This story is from August 10, 2022

Olivia Newton-John, Grammy-winning pop icon & 'Grease' star, dies

Olivia Newton-John, who sang some of the biggest hits of the 1970s and '80s while recasting her image as the virginal girl next door into a spandex-clad vixen - a transformation reflected in miniature by her starring role in "Grease", one of the most popular movie musicals of its era - died on Monday in South California. She was 73.
Olivia Newton-John, Grammy-winning pop icon & 'Grease' star, dies
Film still of Olivia Newton-John and John Travolta in the film ‘Grease’

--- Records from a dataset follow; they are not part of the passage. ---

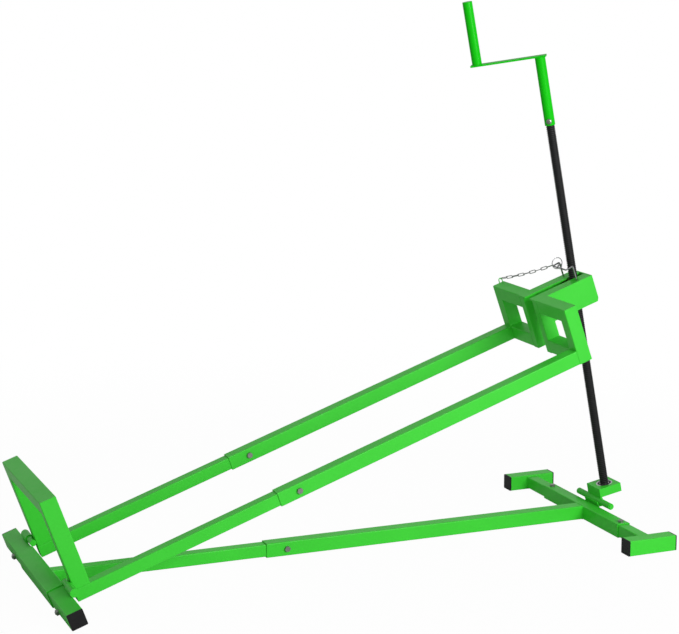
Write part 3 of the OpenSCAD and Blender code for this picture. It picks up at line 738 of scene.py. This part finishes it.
sheet = bpy.data.meshes.new("paper_floor")
half_side, just_below = 9.0, -0.0004
corners = [
    (x * half_side, y * half_side, just_below) for x, y in ((-1, -1), (1, -1), (1, 1), (-1, 1))
]
sheet.from_pydata(corners, [], [(0, 1, 2, 3)])
sheet.materials.append(paper)
floor = bpy.data.objects.new("paper_floor", sheet)
bpy.context.scene.collection.objects.link(floor)

# The room is white to the camera, about 0.6 of that in mirror-like surfaces, and
# a third of it as a light, so that the lamps can shape the tubes.
sky = bpy.data.worlds.new("white_room")
bpy.context.scene.world = sky
sky.use_nodes = True
sky.node_tree.nodes.clear()
net = Net(sky.node_tree)
to_camera = net.add("ShaderNodeLightPath", output="Is Camera Ray")
seen = to_camera + to_camera.other("Is Glossy Ray") * 0.42
plain = net.add("ShaderNodeBackground", {}, {"Color": white, "Strength": 0.32})
bright = net.add("ShaderNodeBackground", {}, {"Color": white, "Strength": 1.0})
both = net.add("ShaderNodeMixShader", {}, {0: seen, 1: plain, 2: bright})
net.tree.links.new(both.output, net.tree.nodes.new("ShaderNodeOutputWorld").inputs["Surface"])


def soft_lamp(name, place, aim, size, watts):
    """A wide lamp at one place, turned to another."""
    lamp = bpy.data.lights.new(name, "AREA")
    lamp.shape = "RECTANGLE"
    lamp.size, lamp.size_y = size
    lamp.energy = watts
    holder = bpy.data.objects.new(name, lamp)
    bpy.context.scene.collection.objects.link(holder)
    holder.location = place
    holder.rotation_euler = (Vector(aim) - Vector(place)).to_track_quat("-Z", "Y").to_euler()


soft_lamp("front_softbox", (1.3, -4.2, 1.9), (0.1, 0.0, 0.5), (2.6, 2.0), 150.0)
soft_lamp("top_softbox", (-0.4, 0.6, 3.6), (0.0, 0.0, 0.3), (2.4, 2.4), 4.0)

# The camera's place, its turn to the right and its look down follow from points
# of the photograph. The frame stands pitched on its feet, and the camera with it.
frame_pitch, turn_right, look_down = 0.00411, 0.3879, 0.1864
camera = bpy.data.objects.new("photo_camera", bpy.data.cameras.new("photo_camera"))
bpy.context.scene.collection.objects.link(camera)
camera.data.sensor_width = 36.0
camera.data.lens = 100.654
camera.data.clip_end = 60.0
aim = Matrix.Rotation(frame_pitch, 4, "Y") @ Matrix.Rotation(-turn_right, 4, "Z")
aim = aim @ Matrix.Rotation(math.pi / 2 - look_down, 4, "X")
camera.matrix_world = Matrix.Translation((-1.67399, -4.1237, 1.42374)) @ aim
bpy.context.scene.camera = camera
bpy.context.scene.view_settings.view_transform = "Standard"
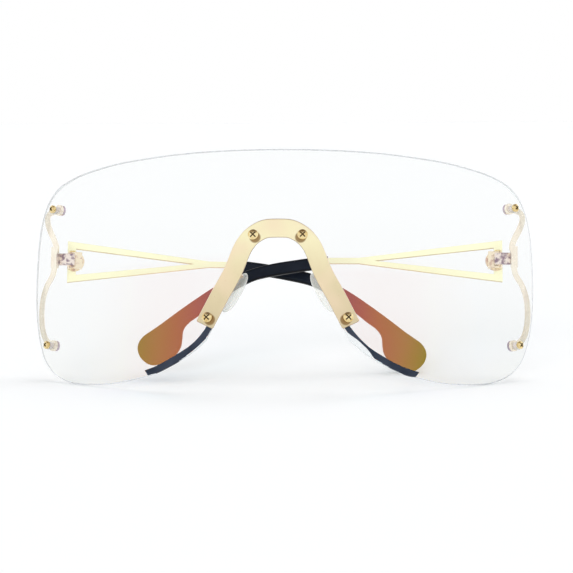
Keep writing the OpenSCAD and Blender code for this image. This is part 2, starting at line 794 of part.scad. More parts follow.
lens();
nose_strip();
strip_screws();
strip_nuts();
lens_sleeves();
side_screws();
side_nuts();
bracket(-1);  // left_bracket
bracket(1);  // right_bracket
bracket_leaf(-1);  // left_bracket_leaf
bracket_leaf(1);  // right_bracket_leaf
hinge_screw(-1, outer_fold);  // left_hinge_screw
hinge_screw(1, inner_fold);  // right_hinge_screw
temple_leaf(-1, outer_fold);  // left_temple_leaf
temple_leaf(1, inner_fold);  // right_temple_leaf
temple_arm(-1, outer_fold);  // left_temple_arm
temple_arm(1, inner_fold);  // right_temple_arm
temple_tip(-1, outer_fold);  // left_temple_tip
temple_tip(1, inner_fold);  // right_temple_tip
pad_arm(-1);  // left_pad_arm
pad_arm(1);  // right_pad_arm
pad_screw(-1);  // left_pad_screw
pad_screw(1);  // right_pad_screw
nose_pad(-1);  // left_nose_pad
nose_pad(1);  // right_nose_pad
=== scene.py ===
import json
from math import atan2, cos, hypot, pi, radians, sin, sqrt

import bmesh
import bpy
from mathutils import Matrix, Vector
from mathutils.geometry import delaunay_2d_cdt

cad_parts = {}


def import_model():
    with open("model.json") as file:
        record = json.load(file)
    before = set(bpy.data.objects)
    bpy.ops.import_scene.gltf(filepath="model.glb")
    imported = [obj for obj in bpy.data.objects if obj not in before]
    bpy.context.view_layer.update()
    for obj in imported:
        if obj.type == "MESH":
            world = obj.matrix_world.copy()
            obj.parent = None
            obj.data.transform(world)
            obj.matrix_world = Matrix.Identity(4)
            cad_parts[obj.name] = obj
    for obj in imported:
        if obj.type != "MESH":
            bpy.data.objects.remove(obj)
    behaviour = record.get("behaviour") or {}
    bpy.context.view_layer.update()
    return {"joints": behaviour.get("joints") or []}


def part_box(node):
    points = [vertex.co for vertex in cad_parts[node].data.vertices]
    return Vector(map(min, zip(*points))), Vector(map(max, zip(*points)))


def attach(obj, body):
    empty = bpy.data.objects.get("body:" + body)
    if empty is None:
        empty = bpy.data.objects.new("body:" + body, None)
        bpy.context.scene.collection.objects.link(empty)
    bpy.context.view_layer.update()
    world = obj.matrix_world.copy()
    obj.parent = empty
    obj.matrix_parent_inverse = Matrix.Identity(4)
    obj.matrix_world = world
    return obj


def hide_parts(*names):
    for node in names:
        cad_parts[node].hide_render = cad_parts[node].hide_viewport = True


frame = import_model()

MM = 0.001

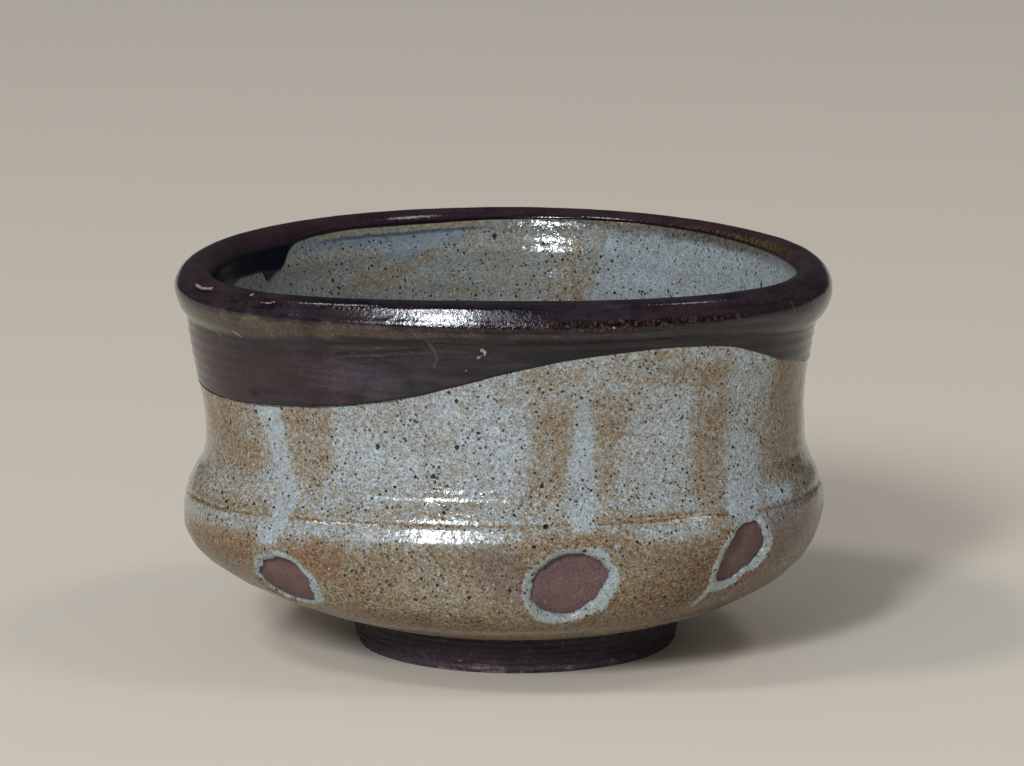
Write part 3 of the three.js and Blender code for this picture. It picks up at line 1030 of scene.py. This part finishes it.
radius, height, angle = round_places(ash_outside)
near_spot, ring_width = from_spots(places(ash_outside))
note(
    ash_outside,
    from_run=from_patches(RUNS, height, angle, radius),
    from_pale=from_patches(PALE, height, angle, radius),
    from_rust=from_patches(RUST, height, angle, radius),
    past_ring=near_spot - ring_width,
    over_groove=over_groove(height, angle),
    thrown_height=height,
    mauve=clouded(MAUVE, height, angle),
    brown=clouded(BROWN, height, angle),
    lines=clouded(WORN_LINES, height, angle),
)
press_piece(ash_outside)
roughen(ash_outside, "hand_waves", WAVE_SIZE, WAVE_DEPTH)
roughen(ash_outside, "finger_dabs", DAB_SIZE, DAB_DEPTH)
fired(ash_outside, "ash_glaze_outer")

# %% [markdown]
# ## The ash glaze inside
# The same coat covers the inside, from just under the dark lip down to the floor. Its throwing
# lines are a little deeper, because the fingers pulled the wall up from inside.

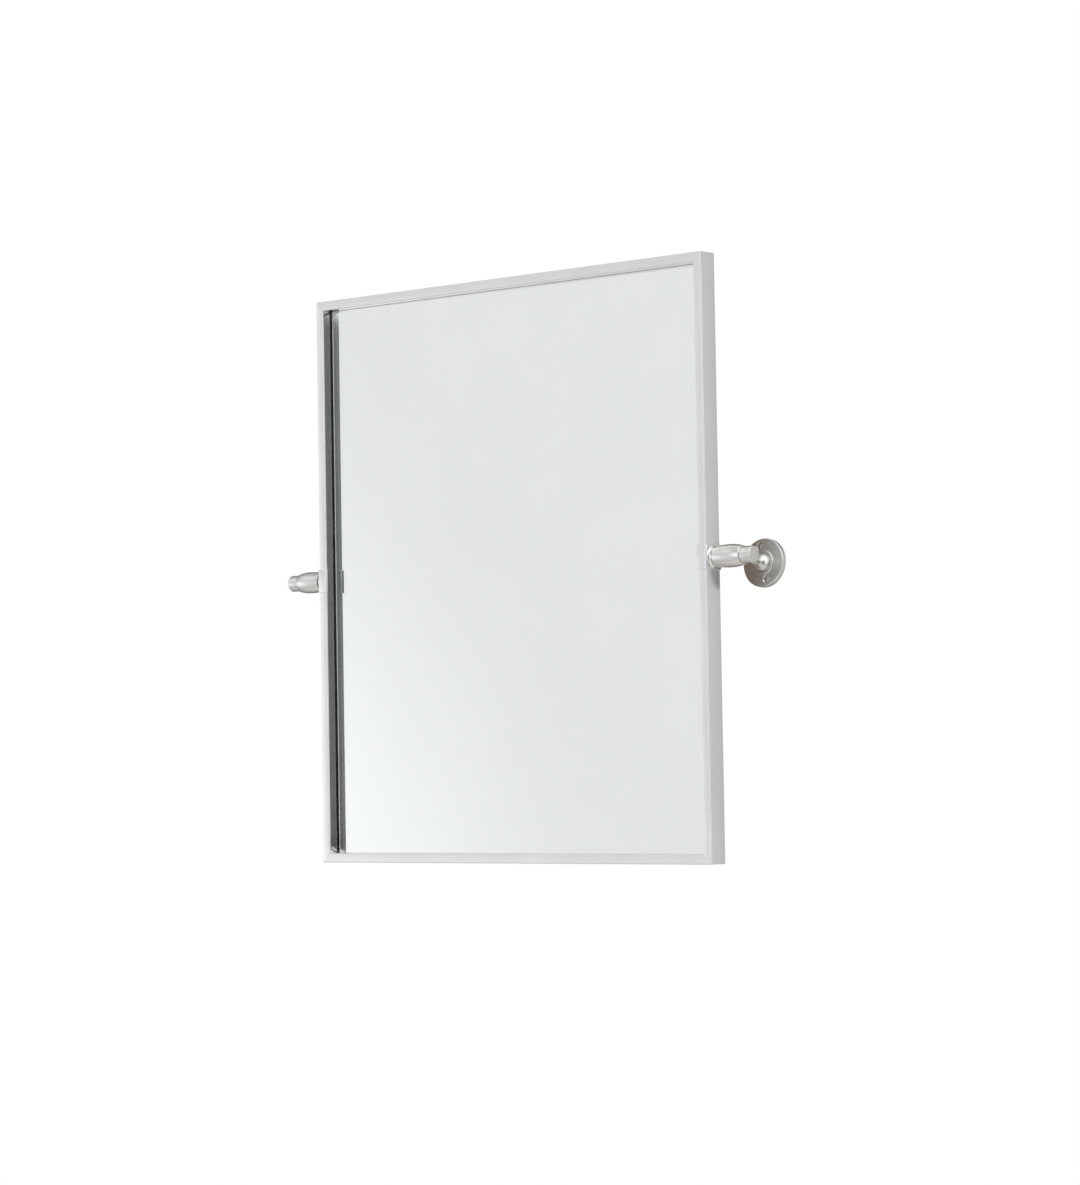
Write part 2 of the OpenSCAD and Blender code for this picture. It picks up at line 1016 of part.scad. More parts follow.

Olivia Newton-John, who sang some of the biggest hits of the 1970s and '80s while recasting her image as the virginal girl next door into a spandex-clad vixen - a transformation reflected in miniature by her starring role in "Grease", one of the most popular movie musicals of its era - died on Monday in South California. She was 73.
The death was announced by her husband, John Easterling.The British-born, Australian-raised performer whose sales topped 100 million records had lived with a breast cancer diagnosis since 1992 and in 2017 announced that the cancer had returned and spread.
Newton-John amassed No. 1 hits, chart-topping albums and four records that sold more than 2 million copies each. From 1973-83, Newton-John was among the world's most popular entertainers. She had 14 top 10 singles just in the US, won four Grammys, starred with John Travolta in "Grease" and with Gene Kelly in "Xanadu." The fast-stepping Travolta-Newton-John duet, "You're the One That I Want," was one of the era's biggest songs and has over 15 million copies.
In 1978 "Grease", her character, Sandy, transformed from a pigtailed square smitten with John Travolta's bad-boy Danny to a gum-smacking bad girl. "Grease" is one of the highest grossing movie musicals ever, besting even "The Sound of Music." Its soundtrack became the second best-selling album of the year, beaten only by the soundtrack for "Saturday Night Fever". The "Grease" soundtrack spawned two No. 1 hits, both sung by the co-stars, including the manically lusty "You're the One That I Want" and the doo-wop romp "Summer Nights." A ballad Newton-John sang alone, "Hopelessly Devoted to You," earned the film's lone Oscar nomination, for best song. "Yours from the moment I saw you and forever! Your Danny, your John," Travolta wrote in an online post.
Applying the evolution of her "Grease" character to her singing career, Newton-John titled her next album "Totally Hot," and presented herself on the cover in shoulder-to-toe leather. The album, released at the end of 1978, went platinum, yielding the rock-oriented "A Little More Love" with the line, "Where did my innocence go?"
In 1981, Newton-John scored her biggest hit single "Physical". The song's accompanying video featured her in work-out clothes and a headband, which fuelled a fashion trend. Newton-John's career cooled off after "Physical" but in 2015 she had another No. 1 hit on the dance charts - "You Have to Believe", a revamped version of "Magic" performed with her only child, Chloe Lattanzi. She would make another movie with Travolta, "Two of a Kind" in 1983, and they recorded an album of Christmas songs in 2012.